For more than 600 years, Moscow was the spiritual centre of the Russian Orthodox Church but in the 1930's many churches and historic buildings were demolished to make way for modern avenues and administrative centers. The citizens of Moscow prefer the impromptu street markets to the huge state department stores, and churches that were destroyed or abandoned during the Soviet era are being lovingly restored. Within the Kremlin, the first stone cathedral, the Assumption, was built in 1326 and palaces, monasteries, and churches were erected. As the capital of the Union of Soviet Socialist Republics (U.S.S.R.) from 1918 until its dissolution in 1991, Moscow attracted world attention as a centre of Communist power.
Viking Kirov Accommodations
When you worn from tromping around the charming cities and rustic towns along the Volga, Kirov's cabins are spacious, comfortable, and all offer a view. There are 103 total cabins, 74 standard cabins, 20 deluxe cabins, 2 suites, and 7 single cabins, varying greatly in size and in amenities, although all feature private bathrooms, showers and air conditioning.
Viking Kirov Dining
Each morning onboard the Kirov begins with a buffet breakfast, complete with a selection of fresh breads, eggs, cereal, pastries, cheese, European cold cuts, and fresh fruit. Hot breakfasts are available to order as well. For lunch, there is a broad salad and sandwich bar, and soups and entrees are available with dessert. Dinner is a five-course gourmet menu with a choice of entrees, including regional specialties like roast port and Barbary duck breast and old favorites like roast beef and poached salmon.
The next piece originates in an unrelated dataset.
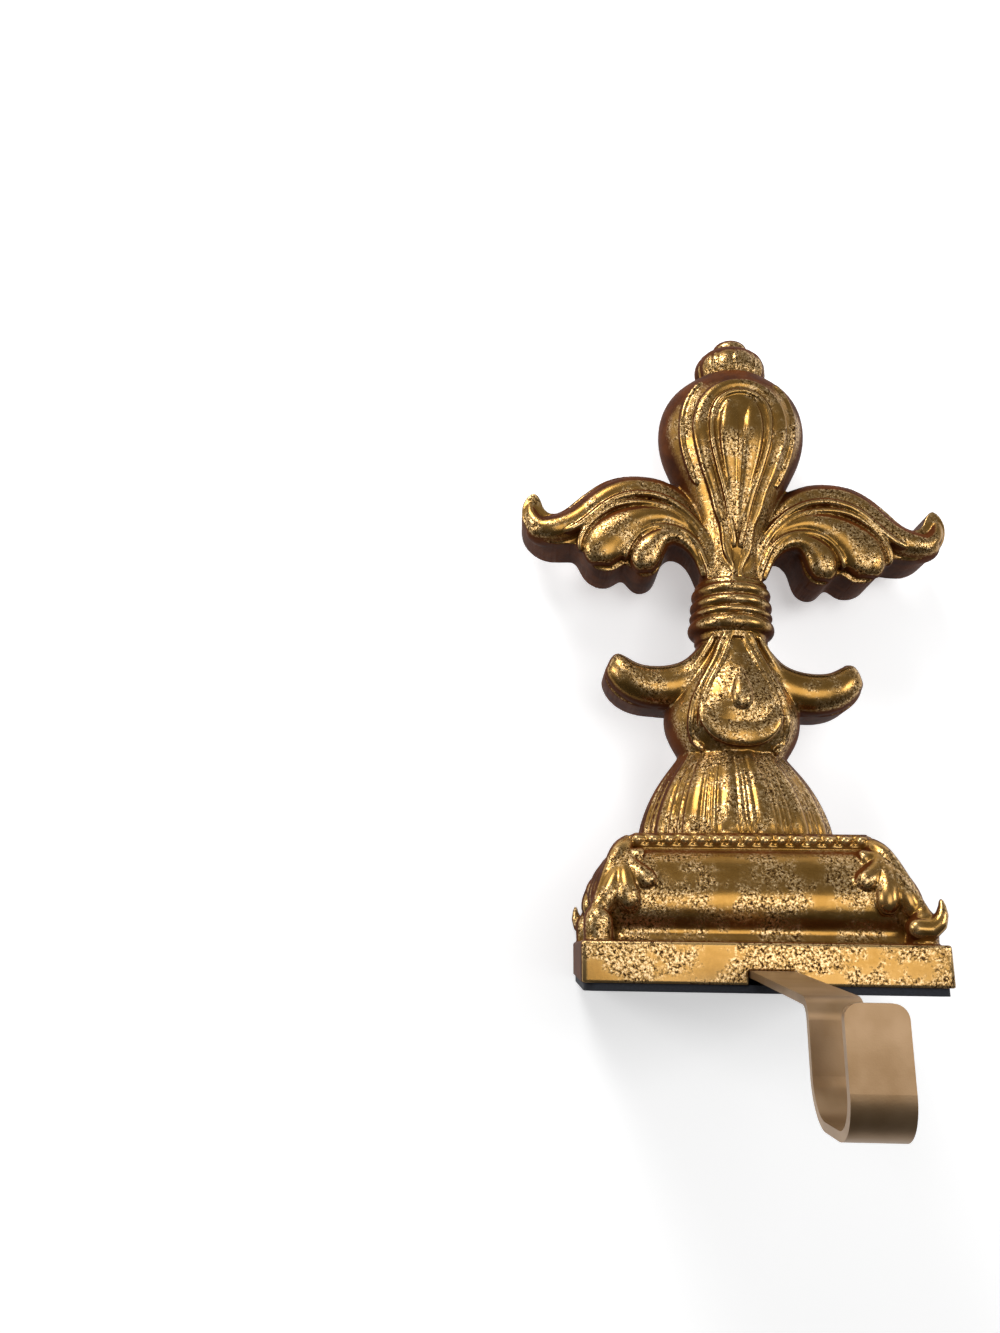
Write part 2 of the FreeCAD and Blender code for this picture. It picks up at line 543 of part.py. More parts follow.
def lean(shape):
    """Turns the motif about its back and leans it about the dome, as it stands on the pedestal."""
    turned = shape.copy()
    back = Vector(0, size("motif_back"), 0)
    turned.rotate(back, Vector(0, 0, 1), size("motif_turn"))
    turned.rotate(Vector(0, 0, dome_top), Vector(0, 1, 0), size("motif_lean"))
    return turned


def make_carving():
    """All that stands on the plinth: pedestal, bead ledge, corner leaves, dome and motif."""
    slab, beads = make_ledge()
    body = fuse_checked(make_pedestal(), [slab], "ledge")
    body = body.fuse(beads).Solids[0]
    leaf = corner_leaf()
    back_leaf = leaf.mirror(Vector(0, 0, 0), Vector(0, 1, 0))
    leaves = both(leaf) + both(back_leaf)
    for piece in leaves:
        piece.translate(Vector(-size("leaf_shift"), 0, 0))
    body = fuse_checked(body, leaves, "corner leaf")
    body = fuse_checked(body, [make_dome()], "dome")
    motif = make_motif()
    motif = fuse_checked(motif[0], motif[1:], "motif")
    body = fuse_checked(body, [lean(motif)], "motif on dome")
    body.translate(Vector(shift, 0, 0))
    return body


def sketch_on(body, name, role):
    """A sketch on one of a body's own origin planes."""
    sketch = body.newObject("Sketcher::SketchObject", name)
    plane = [item for item in body.Origin.OriginFeatures if item.Role == role][0]
    sketch.AttachmentSupport = (plane, "")
    sketch.MapMode = "FlatFace"
    return sketch


def dimension(sketch, kind, geometry, formula):
    """A dimension of a sketch, bound to the sizes."""
    start = math.radians(float(sketch.evalExpression(formula))) if kind == "Angle" else \
        float(sketch.evalExpression(formula))
    row = sketch.addConstraint(Sketcher.Constraint(kind, *geometry, start))
    sketch.setExpression("Constraints[%d]" % row, formula + " * 1 deg" if kind == "Angle" else formula)


def rectangle(sketch, left, right, low, high):
    """Four joined lines: the lower, right, upper and left side, in that order."""
    corners = [(left, low), (right, low), (right, high), (left, high)]
    for index in range(4):
        first, last = corners[index], corners[(index + 1) % 4]
        sketch.addGeometry(Part.LineSegment(Vector(first[0], first[1], 0), Vector(last[0], last[1], 0)),
                           False)
    for index in range(4):
        sketch.addConstraint(Sketcher.Constraint("Coincident", index, 2, (index + 1) % 4, 1))
    for index in (0, 2):
        sketch.addConstraint(Sketcher.Constraint("Horizontal", index))
    for index in (1, 3):
        sketch.addConstraint(Sketcher.Constraint("Vertical", index))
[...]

Viking Kirov Entertainment
While riverboat cruising is geared toward exciting excursions in the ports of call, while onboard you will have plenty to do. Strike up with new friends in one of the two onboard bars, or read up on the regions you'e visiting in the library. Relax your muscles and mind with a sauna and a massage, or enjoy en educational lecture on local culture and history. Music and dancing are the norm for the nightly festivities.